- League: South Atlantic League
- Sport: Baseball
- Duration: April 19 – September 2
- Number of games: 140
- Number of teams: 8

Regular season
- League champions: Macon Peaches

Playoffs
- League champions: Augusta Yankees
- Runners-up: Lynchburg White Sox

SAL seasons
- ← 1962

= 1963 South Atlantic League season =

The 1963 South Atlantic League was a Class AA baseball season played between April 19 and September 2. Eight teams played a 140-game schedule, with the winner of each half of the season qualifying for the playoffs.

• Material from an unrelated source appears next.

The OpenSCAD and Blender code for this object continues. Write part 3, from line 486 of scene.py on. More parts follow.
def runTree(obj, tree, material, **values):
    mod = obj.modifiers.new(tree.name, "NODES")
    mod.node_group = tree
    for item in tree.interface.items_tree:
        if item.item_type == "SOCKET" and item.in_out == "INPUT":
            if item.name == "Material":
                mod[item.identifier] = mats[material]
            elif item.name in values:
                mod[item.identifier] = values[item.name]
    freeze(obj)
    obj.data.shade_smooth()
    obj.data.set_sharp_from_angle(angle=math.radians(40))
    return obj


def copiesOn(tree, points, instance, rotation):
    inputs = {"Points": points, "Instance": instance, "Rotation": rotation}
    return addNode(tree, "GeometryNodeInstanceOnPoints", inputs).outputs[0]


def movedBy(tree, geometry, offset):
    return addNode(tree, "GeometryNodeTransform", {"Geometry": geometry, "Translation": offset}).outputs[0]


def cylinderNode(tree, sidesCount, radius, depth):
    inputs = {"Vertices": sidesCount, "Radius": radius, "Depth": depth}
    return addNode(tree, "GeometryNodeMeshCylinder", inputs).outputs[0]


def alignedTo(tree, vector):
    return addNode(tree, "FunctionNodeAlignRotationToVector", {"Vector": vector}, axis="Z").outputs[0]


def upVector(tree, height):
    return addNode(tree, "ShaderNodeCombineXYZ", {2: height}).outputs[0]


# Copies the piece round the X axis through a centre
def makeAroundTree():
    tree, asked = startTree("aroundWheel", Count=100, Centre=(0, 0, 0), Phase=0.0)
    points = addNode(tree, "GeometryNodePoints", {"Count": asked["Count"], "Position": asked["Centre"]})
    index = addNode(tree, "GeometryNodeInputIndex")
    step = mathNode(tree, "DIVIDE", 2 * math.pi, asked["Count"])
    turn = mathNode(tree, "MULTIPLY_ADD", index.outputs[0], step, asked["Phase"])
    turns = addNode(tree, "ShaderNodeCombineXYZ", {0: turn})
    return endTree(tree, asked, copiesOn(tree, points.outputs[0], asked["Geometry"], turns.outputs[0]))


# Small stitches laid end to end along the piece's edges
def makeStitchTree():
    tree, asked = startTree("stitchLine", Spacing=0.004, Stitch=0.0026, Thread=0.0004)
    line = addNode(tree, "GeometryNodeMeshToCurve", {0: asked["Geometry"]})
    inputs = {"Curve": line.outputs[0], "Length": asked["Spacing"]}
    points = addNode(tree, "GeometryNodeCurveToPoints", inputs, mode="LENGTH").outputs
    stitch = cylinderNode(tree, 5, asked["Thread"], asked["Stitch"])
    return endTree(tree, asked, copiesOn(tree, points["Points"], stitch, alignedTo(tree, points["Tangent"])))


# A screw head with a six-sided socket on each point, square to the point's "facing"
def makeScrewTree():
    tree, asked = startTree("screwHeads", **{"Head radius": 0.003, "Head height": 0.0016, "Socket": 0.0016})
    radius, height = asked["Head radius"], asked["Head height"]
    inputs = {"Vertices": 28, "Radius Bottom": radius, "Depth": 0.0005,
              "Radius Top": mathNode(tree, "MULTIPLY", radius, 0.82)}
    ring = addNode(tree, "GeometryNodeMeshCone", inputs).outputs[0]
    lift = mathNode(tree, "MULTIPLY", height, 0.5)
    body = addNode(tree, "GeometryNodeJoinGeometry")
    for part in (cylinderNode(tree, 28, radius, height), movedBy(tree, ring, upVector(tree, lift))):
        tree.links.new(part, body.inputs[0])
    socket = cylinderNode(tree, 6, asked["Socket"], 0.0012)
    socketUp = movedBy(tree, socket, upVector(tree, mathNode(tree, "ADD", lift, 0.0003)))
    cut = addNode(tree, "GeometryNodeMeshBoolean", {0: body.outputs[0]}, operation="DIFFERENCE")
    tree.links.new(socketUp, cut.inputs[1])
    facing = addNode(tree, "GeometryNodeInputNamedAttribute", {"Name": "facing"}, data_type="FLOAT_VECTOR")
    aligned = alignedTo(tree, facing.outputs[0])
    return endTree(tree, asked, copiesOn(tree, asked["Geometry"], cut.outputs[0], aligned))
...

The Augusta Yankees won the South Atlantic League championship, defeating the Lynchburg White Sox in the final round of the playoffs.

==League changes==
- The league was elevated from Class A to Class AA in 1963.
- Following the 1963 season, the South Atlantic League dissolved and was re-founded as the Southern League, maintaining a new set of records.
Following the 1963 season:
- The Asheville Tourists, Charlotte Hornets, Chattanooga Lookouts, Knoxville Smokies, Lynchburg White Sox and Macon Peaches joined the Southern League.
- The Augusta Yankees and Nashville Vols folded.

==Team changes==
- The Greenville Spinners left the league and joined the Western Carolinas League.
- The Portsmouth-Norfolk Tides left the league and joined the Carolina League.
- The Chattanooga Lookouts joined the league after last playing in the Southern Association in 1961. The club began an affiliation with the Philadelphia Phillies.
- The Nashville Vols joined the league after last playing in the Southern Association in 1961. The club began an affiliation with the Los Angeles Angels.

==Teams==

1963 South Atlantic League
| Team | City | MLB Affiliate | Stadium |
| Asheville Tourists | Asheville, North Carolina | Pittsburgh Pirates | McCormick Field |
| Augusta Yankees | Augusta, Georgia | New York Yankees | Jennings Stadium |
| Charlotte Hornets | Charlotte, North Carolina | Minnesota Twins | Clark Griffith Park |
| Chattanooga Lookouts | Chattanooga, Tennessee | Philadelphia Phillies | Engel Stadium |
| Knoxville Smokies | Knoxville, Tennessee | Detroit Tigers | Knoxville Municipal Stadium |
| Lynchburg White Sox | Lynchburg, Virginia | Chicago White Sox | City Stadium |
| Macon Peaches | Macon, Georgia | Cincinnati Reds | Luther Williams Field |
| Nashville Vols | Nashville, Tennessee | Los Angeles Angels | Sulphur Dell |

==Regular season==
===Summary===
- The Macon Peaches finish the season with the best record in the league for the first time since 1950.
- Despite finishing with the best record in the league, the Macon Peaches failed to qualify for the playoffs due to not having the best record in the league in either half of the season.

===Standings===

South Atlantic League
| Team | Win | Loss | % | GB |
| Macon Peaches | 81 | 59 | .579 | – |
| Lynchburg White Sox | 79 | 61 | .564 | 2 |
| Asheville Tourists | 79 | 61 | .564 | 2 |
| Augusta Yankees | 75 | 63 | .543 | 5 |
| Knoxville Smokies | 71 | 68 | .511 | 9.5 |
| Chattanooga Lookouts | 62 | 78 | .443 | 19 |
| Charlotte Hornets | 58 | 82 | .414 | 23 |
| Nashville Vols | 53 | 86 | .381 | 27.5 |

==League Leaders==
===Batting leaders===

| Stat | Player | Total |
|---|---|---|
| AVG | Marv Staehle, Nashville Vols | .337 |
| H | Ike Futch, Augusta Yankees | 177 |
| R | Adolfo Phillips, Chattanooga Lookouts | 90 |
| 2B | Mel Corbo, Nashville Vols | 31 |
| 3B | Costen Shockley, Chattanooga Lookouts | 12 |
| HR | Frederick Loesekam, Lynchburg White Sox | 21 |
| RBI | Bert Barth, Charlotte Hornets | 80 |
| SB | Teolindo Acosta, Macon Peaches | 21 |

===Pitching leaders===

| Stat | Player | Total |
|---|---|---|
| W | Troy Giles, Asheville Tourists Fred Talbot, Lynchburg White Sox | 18 |
| ERA | Thomas Richards, Lynchburg White Sox | 2.22 |
| CG | Troy Giles, Asheville Tourists | 19 |
| SHO | Jose Lizondro, Lynchburg White Sox | 7 |
| IP | Charlie Rabe, Macon Peaches | 221.0 |
| SO | Troy Giles, Asheville Tourists | 159 |

==Playoffs==
- The Augusta Yankees won their sixth South Atlantic League championship, defeating the Lynchburg White Sox in five games.